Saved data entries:

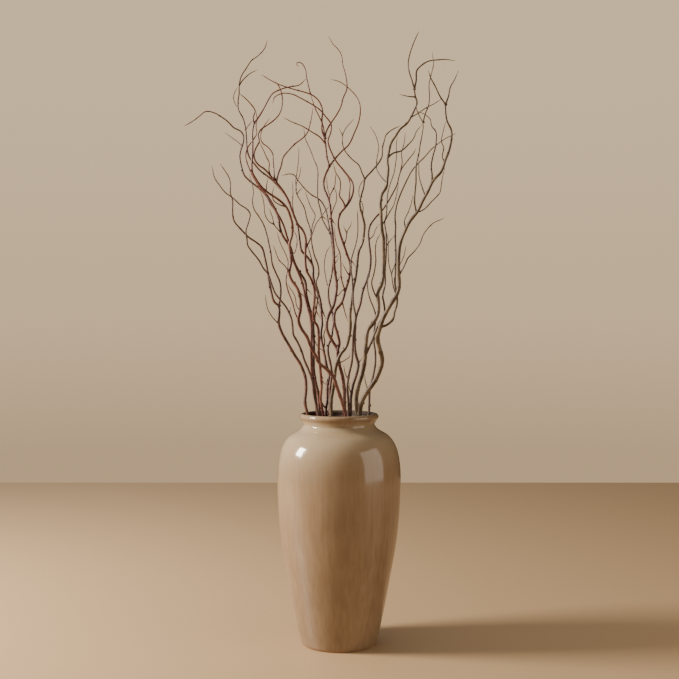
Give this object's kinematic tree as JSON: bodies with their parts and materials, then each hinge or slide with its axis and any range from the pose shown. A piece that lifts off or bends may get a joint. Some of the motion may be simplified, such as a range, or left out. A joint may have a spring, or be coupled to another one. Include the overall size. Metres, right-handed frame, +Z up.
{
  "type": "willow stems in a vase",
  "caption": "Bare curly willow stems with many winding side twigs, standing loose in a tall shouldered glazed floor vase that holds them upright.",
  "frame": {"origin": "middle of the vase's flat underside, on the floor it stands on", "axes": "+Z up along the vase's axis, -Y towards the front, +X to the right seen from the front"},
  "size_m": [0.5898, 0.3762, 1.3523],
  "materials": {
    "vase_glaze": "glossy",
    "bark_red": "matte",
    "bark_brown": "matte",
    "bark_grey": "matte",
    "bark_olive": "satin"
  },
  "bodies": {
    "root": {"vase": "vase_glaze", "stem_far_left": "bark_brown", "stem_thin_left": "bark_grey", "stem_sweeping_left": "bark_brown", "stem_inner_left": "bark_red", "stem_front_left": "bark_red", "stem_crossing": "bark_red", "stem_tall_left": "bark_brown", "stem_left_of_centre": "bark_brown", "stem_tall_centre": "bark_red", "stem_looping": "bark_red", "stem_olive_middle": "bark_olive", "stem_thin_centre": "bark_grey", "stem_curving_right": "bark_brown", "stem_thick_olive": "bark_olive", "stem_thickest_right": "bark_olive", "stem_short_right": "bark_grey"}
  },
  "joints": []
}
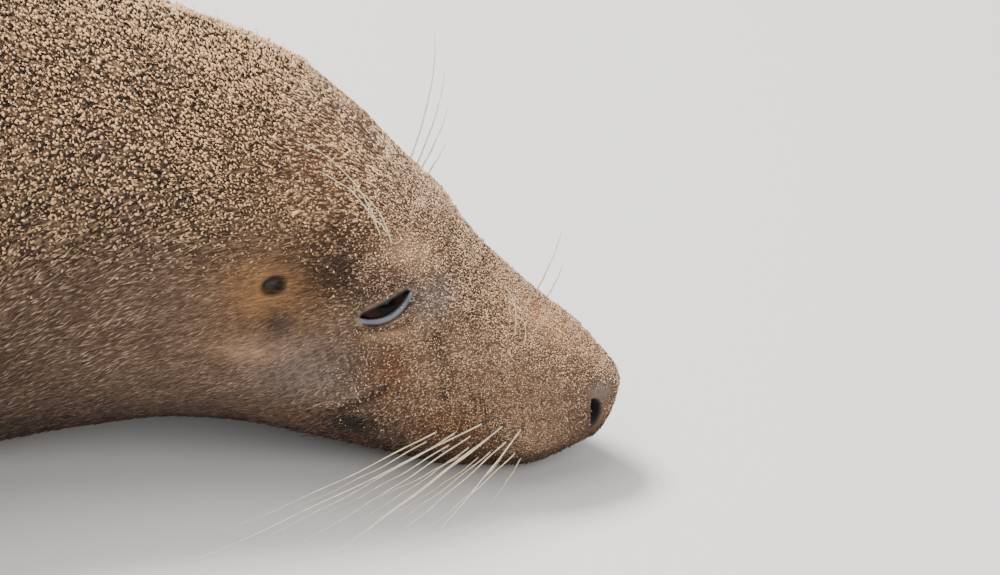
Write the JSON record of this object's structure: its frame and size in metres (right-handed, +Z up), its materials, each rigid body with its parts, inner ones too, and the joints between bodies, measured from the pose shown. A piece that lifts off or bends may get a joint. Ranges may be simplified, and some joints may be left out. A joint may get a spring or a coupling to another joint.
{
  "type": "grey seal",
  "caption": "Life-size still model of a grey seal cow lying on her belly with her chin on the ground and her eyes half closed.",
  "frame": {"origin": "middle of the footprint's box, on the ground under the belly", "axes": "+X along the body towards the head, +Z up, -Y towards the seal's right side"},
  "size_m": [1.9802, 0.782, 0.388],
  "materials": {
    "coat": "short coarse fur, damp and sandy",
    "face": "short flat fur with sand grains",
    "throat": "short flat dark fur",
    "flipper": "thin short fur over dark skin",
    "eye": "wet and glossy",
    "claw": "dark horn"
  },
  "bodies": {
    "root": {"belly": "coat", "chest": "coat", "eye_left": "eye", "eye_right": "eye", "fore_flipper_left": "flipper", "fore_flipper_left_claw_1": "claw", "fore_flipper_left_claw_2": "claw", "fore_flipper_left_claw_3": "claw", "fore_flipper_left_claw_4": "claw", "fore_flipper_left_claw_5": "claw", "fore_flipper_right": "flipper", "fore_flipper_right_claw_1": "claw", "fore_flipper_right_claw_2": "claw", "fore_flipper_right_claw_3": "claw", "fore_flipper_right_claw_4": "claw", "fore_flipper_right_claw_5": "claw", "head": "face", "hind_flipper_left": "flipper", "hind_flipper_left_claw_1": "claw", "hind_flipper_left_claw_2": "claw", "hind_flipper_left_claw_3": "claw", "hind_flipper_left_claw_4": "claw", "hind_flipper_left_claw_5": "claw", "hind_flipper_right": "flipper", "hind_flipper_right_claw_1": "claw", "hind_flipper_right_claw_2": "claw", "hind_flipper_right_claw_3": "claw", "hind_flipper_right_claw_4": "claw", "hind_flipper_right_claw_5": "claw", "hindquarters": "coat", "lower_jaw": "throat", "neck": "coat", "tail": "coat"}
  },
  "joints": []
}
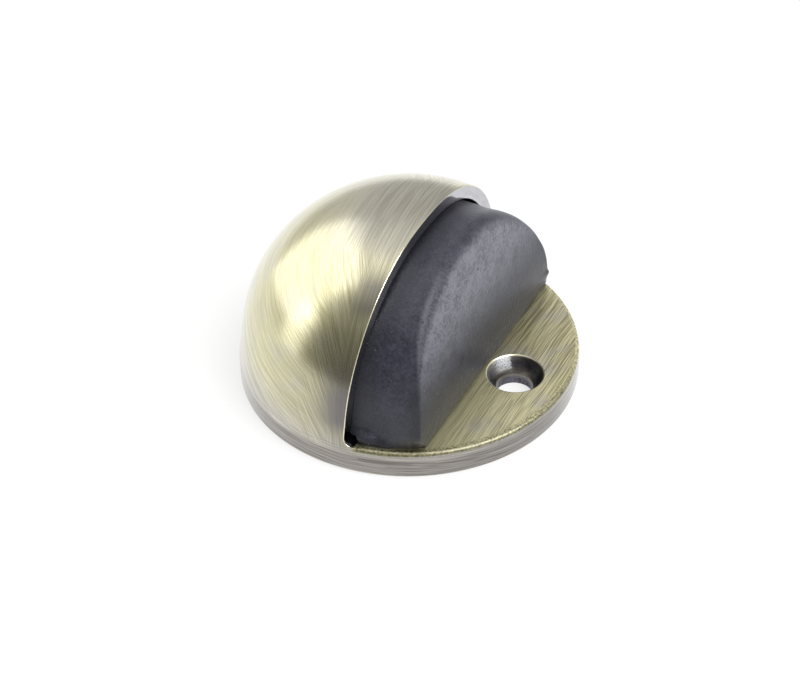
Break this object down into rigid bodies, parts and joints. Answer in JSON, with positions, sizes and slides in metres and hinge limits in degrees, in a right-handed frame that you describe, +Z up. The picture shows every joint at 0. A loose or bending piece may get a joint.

Task details: Give only the count of lines in which the string "shown" appears.

Answer: 2